82 – Aprile ‘92

aprile , 1992

Quando, dopo uno spettacolo, decidemmo di andare a cena proprio lì in Trastevere, eravamo preparati al peggio, cioè a pagare lo scotto inevitabile di una cena a tarda ora, affrettata e desolante, come quasi sempre avviene in simili circostanze. Anche il locale che scegliemmo con quell’ambiguo nome Il Ciak, in vicolo del Cinque, poco sembrava essere di buon auspicio. Entrammo in un ambiente fumoso e super affollato, articolato in due o tre sezioni, con i tavoli così serrati l’uno all’altro da rendere quasi impossibili il servizio e il passaggio, frastornati dal vocio inevitabile. Sul tavolo un foglietto battuto a macchina e chiuso tra la plastica trasparente annunciava piatti toscani e di caccia, con qualche scivolata nel salmone e panna. Di vini ne erano proposti un paio e poi genericamente acqua e birra. Ordinammo rapidamente, propendendo per una linea unitaria: crostini toscani al tartufo, ribollita, minestra di farro e funghi, polenta.
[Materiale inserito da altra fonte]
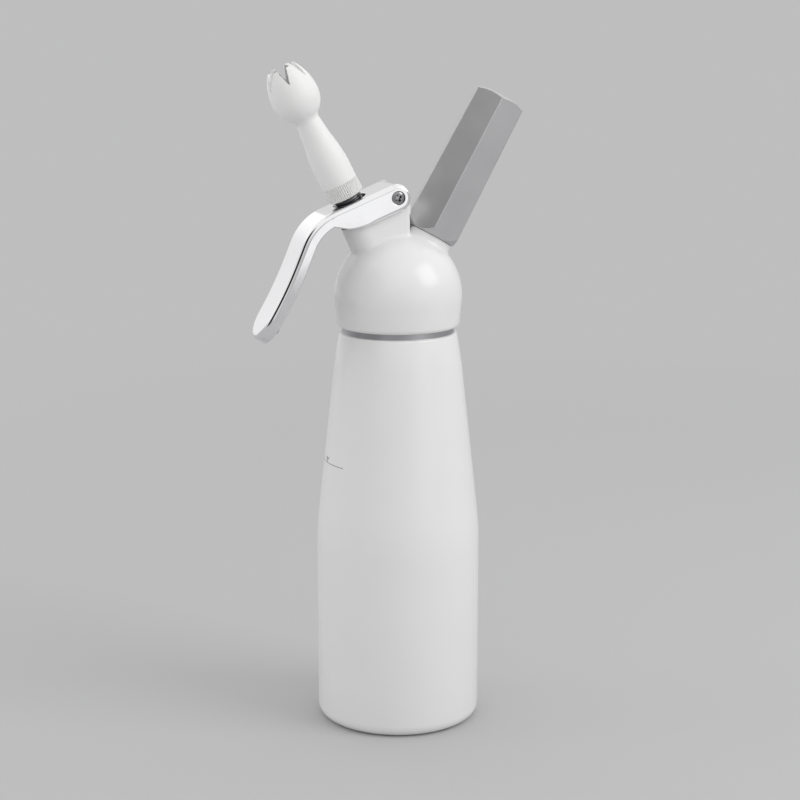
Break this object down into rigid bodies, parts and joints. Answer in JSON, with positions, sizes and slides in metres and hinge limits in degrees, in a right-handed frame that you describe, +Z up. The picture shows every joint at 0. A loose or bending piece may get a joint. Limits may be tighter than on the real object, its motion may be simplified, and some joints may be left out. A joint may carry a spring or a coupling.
{
  "type": "whipped cream dispenser",
  "caption": "Pressure flask with a domed head, a squeeze lever and tulip nozzle on one side and a hexagonal gas charger holder on the other.",
  "frame": {"origin": "centre of the flat base, on the flask's axis", "axes": "+Z up along the flask's axis; -X towards the lever and the nozzle, +X towards the charger holder; the XZ plane halves the mechanism"},
  "size_m": [0.1298, 0.077, 0.3118],
  "materials": {
    "white_lacquer": "gloss",
    "chromed_steel": "polished",
    "satin_metal": "satin brushed",
    "white_plastic": "matte",
    "screw_steel": "polished",
    "steel": "turned",
    "charger_steel": "zinc plated",
    "brass": "turned",
    "seal_rubber": "matte"
  },
  "bodies": {
    "flask": {"bottle": "white_lacquer"},
    "head_unit": {"head": "white_lacquer", "head_gasket": "seal_rubber", "valve_guide": "brass", "stem_seal": "seal_rubber", "valve_spring": "steel", "charger_port": "brass", "port_gasket": "seal_rubber", "piercing_pin": "steel", "pin_filter": "brass", "check_valve": "seal_rubber", "pivot_screw_front": "screw_steel", "pivot_screw_back": "screw_steel"},
    "squeeze_lever": {"lever": "chromed_steel"},
    "valve_unit": {"valve_stem": "steel", "valve_seal": "seal_rubber", "nozzle_adapter": "steel", "adapter_gasket": "seal_rubber"},
    "nozzle_unit": {"nozzle": "white_plastic"},
    "charger_unit": {"charger_holder": "satin_metal", "gas_charger": "charger_steel", "charger_cap": "steel"}
  },
  "joints": [
    {"name": "head_lift", "type": "slide", "parent": "flask", "child": "head_unit", "axis": [0, 0, 1], "range_m": [0, 0.03]},
    {"name": "lever_squeeze", "type": "hinge", "parent": "head_unit", "child": "squeeze_lever", "pos_m": [-0.00353, 0, 0.25043], "axis": [0, -1, 0], "range_deg": [0, 10], "stiffness_Nm_per_rad": 0.7, "springref_deg": -15.47},
    {"name": "valve_press", "type": "slide", "parent": "head_unit", "child": "valve_unit", "axis": [0.4633, 0, -0.8862], "range_m": [0, 0.00328], "deforming": ["valve_spring"]},
    {"name": "nozzle_unscrew", "type": "slide", "parent": "valve_unit", "child": "nozzle_unit", "axis": [-0.4633, 0, 0.8862], "range_m": [0, 0.02]},
    {"name": "holder_unscrew", "type": "slide", "parent": "head_unit", "child": "charger_unit", "axis": [0.4879, 0, 0.8729], "range_m": [0, 0.03]}
  ],
  "couplings": [
    {"joint": "valve_press", "follows": "lever_squeeze", "m_per_rad": 0.0187}
  ]
}
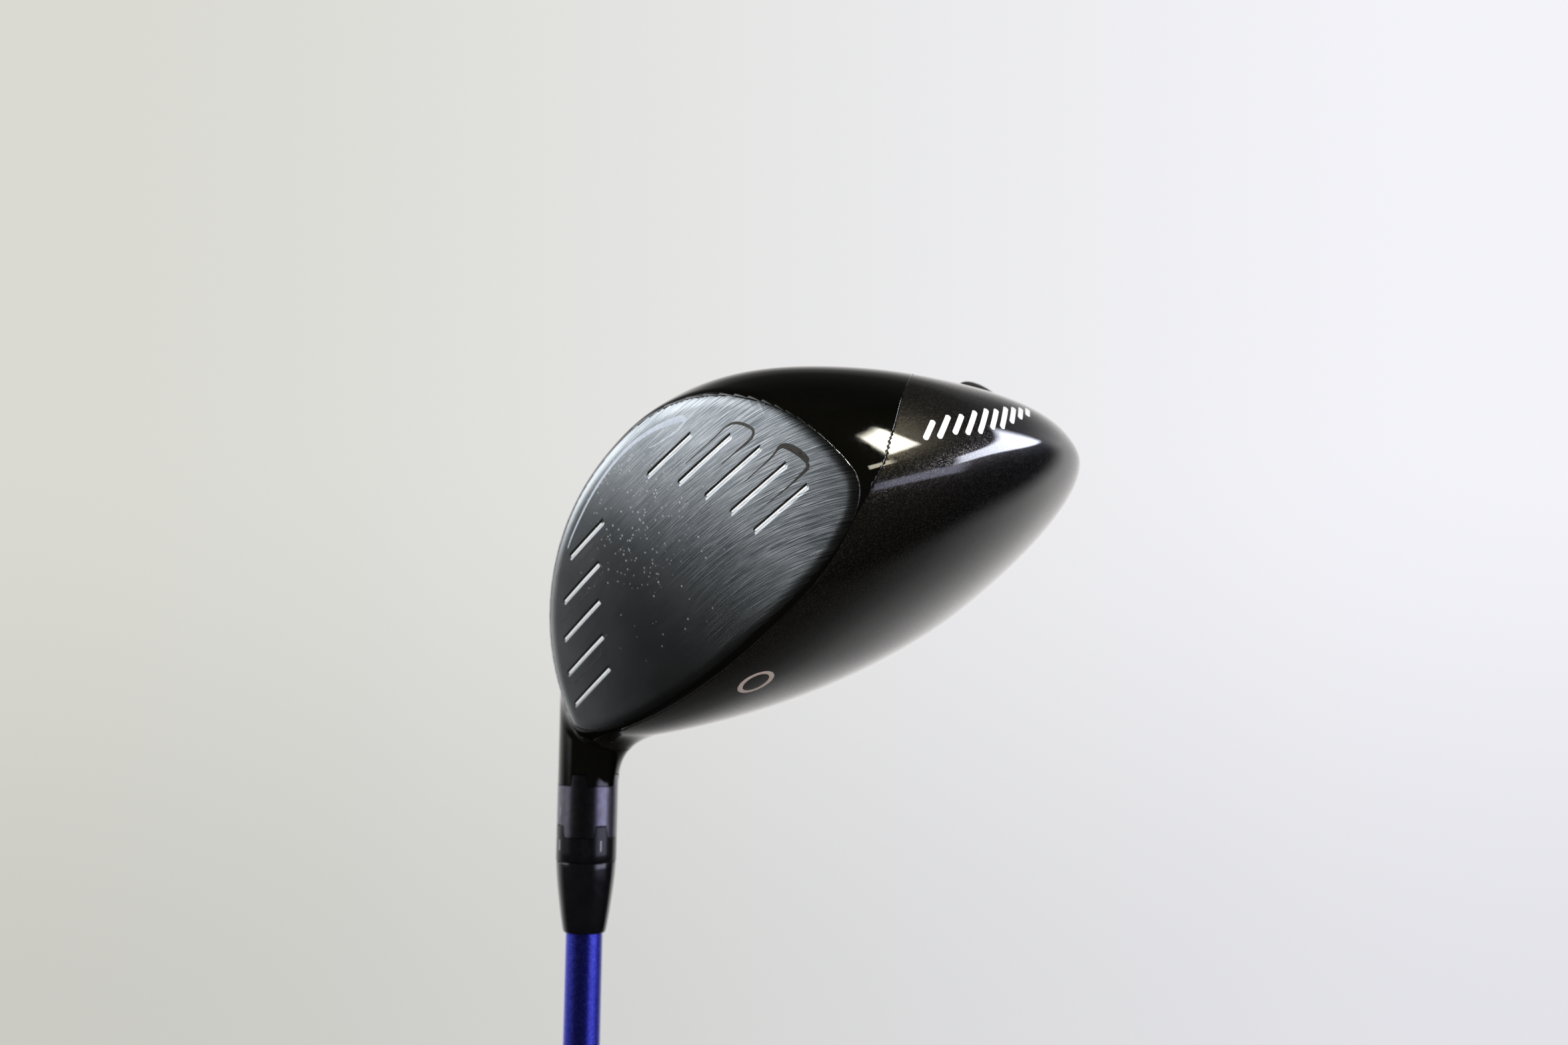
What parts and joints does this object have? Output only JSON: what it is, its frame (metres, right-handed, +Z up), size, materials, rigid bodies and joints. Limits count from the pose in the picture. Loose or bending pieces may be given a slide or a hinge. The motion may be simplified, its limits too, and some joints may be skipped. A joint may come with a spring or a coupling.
{
  "type": "golf driver",
  "caption": "Large hollow-headed golf driver: curved brushed face, painted crown, castellated adjustable hosel, end-capped weight tube, long tapered shaft and rubber grip.",
  "frame": {"origin": "the sole's rest point, the middle of the small flat under the head, with the club soled at its lie angle", "axes": "+Z up from the ground, +X from toe to heel, +Y from the face to the rear of the head; the shaft rises towards +X and +Z"},
  "size_m": [0.7037, 0.1161, 0.9788],
  "materials": {
    "face_metal": "heel-to-toe brushed dark titanium",
    "line_paint": "matt pale paint fill",
    "gloss_black": "gloss black lacquer",
    "flake_paint": "dark charcoal with bronze and blue flake under clear coat",
    "elastomer": "matt",
    "tube_metal": "satin",
    "cartridge_metal": "anodised satin",
    "tungsten": "sintered",
    "light_polymer": "plain",
    "cap_black": "black anodised satin",
    "screw_steel": "plated steel",
    "ring_anodised": "grey-lilac anodised satin",
    "sleeve_black": "black anodised, semi-gloss",
    "insert_brass": "machined",
    "ferrule_black": "polished",
    "shaft_blue": "metallic blue lacquer over graphite",
    "plug_polymer": "plain",
    "tape": "woven adhesive tape",
    "grip_rubber": "textured matt",
    "tack": "tacky glue",
    "retainer_nylon": "plain nylon"
  },
  "bodies": {
    "head": {"face_plate": "face_metal", "scoreline_paint": "line_paint", "front_body": "gloss_black", "channel_insert": "elastomer", "crown_skirt_shell": "flake_paint", "rear_sole_shell": "flake_paint", "weight_tube": "tube_metal", "tube_bumper": "elastomer", "hot_melt_patch": "tack", "screw_retainer": "retainer_nylon", "screw_washer": "screw_steel"},
    "screw": {"hosel_screw": "screw_steel"},
    "ring": {"adjust_ring": "ring_anodised"},
    "shaft_assembly": {"shaft_sleeve": "sleeve_black", "sleeve_insert": "insert_brass", "ferrule": "ferrule_black", "shaft": "shaft_blue", "shaft_tip_plug": "plug_polymer", "grip_tape": "tape", "grip": "grip_rubber"},
    "cartridge": {"weight_cartridge": "cartridge_metal", "tungsten_slug": "tungsten", "light_slug": "light_polymer"},
    "cap_seal": {"cap_o_ring": "elastomer"},
    "cap": {"weight_cap": "cap_black"}
  },
  "joints": [
    {"name": "hosel_screw_turn", "type": "hinge", "parent": "head", "child": "screw", "pos_m": [0.04725, -0.00474, 0.02029], "axis": [0.5255, 0, 0.8508], "continuous": true},
    {"name": "ring_lift", "type": "slide", "parent": "head", "child": "ring", "axis": [0.5255, 0, 0.8508], "range_m": [0, 0.036]},
    {"name": "shaft_draw", "type": "slide", "parent": "ring", "child": "shaft_assembly", "axis": [0.5255, 0, 0.8508], "range_m": [0, 0.048]},
    {"name": "cartridge_draw", "type": "slide", "parent": "head", "child": "cartridge", "axis": [-0.9651, -0.05, -0.257], "range_m": [0, 0.06]},
    {"name": "cap_travel", "type": "slide", "parent": "head", "child": "cap_seal", "axis": [-0.9651, -0.05, -0.257], "range_m": [0, 0.075]},
    {"name": "cap_turn", "type": "hinge", "parent": "cap_seal", "child": "cap", "pos_m": [-0.03731, 0.0483, 0.01954], "axis": [-0.9651, -0.05, -0.257], "continuous": true}
  ],
  "couplings": [
    {"joint": "cap_travel", "follows": "cartridge_draw", "ratio": 1.25}
  ]
}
E qui incominciarono le sorprese: i crostini erano profumati, fragranti e appetitosi, senza tracce del viscidume freddiccio che normalmente rovina questo buon antipasto rustico; la ribollita fumante e sapida, la polenta e il farro ci riportavano davvero una tradizione regionale, senza le falsature ideologiche dell’alternativo. Così procedemmo rinfrancati verso i trionfi, a dire il vero poco dietetici, della starna sul crostone, del capriolo in salmì ed inevitabilmente di una succosissima e tenerissima fiorentina cotta a dovere. li Chianti a giusta temperatura, senza infamia e senza lode ci parve un buon accoppiamento e, dopo, semplici dolci fatti in casa: mela al forno, crème caramél e castagnaccio ci parve giusto concludere con una buona grappa ghiacciata. Per tutto quanto pagammo un conto ragionevole, che non volle biecamente profittare dell’occasione fin troppo favorevole per l’oste.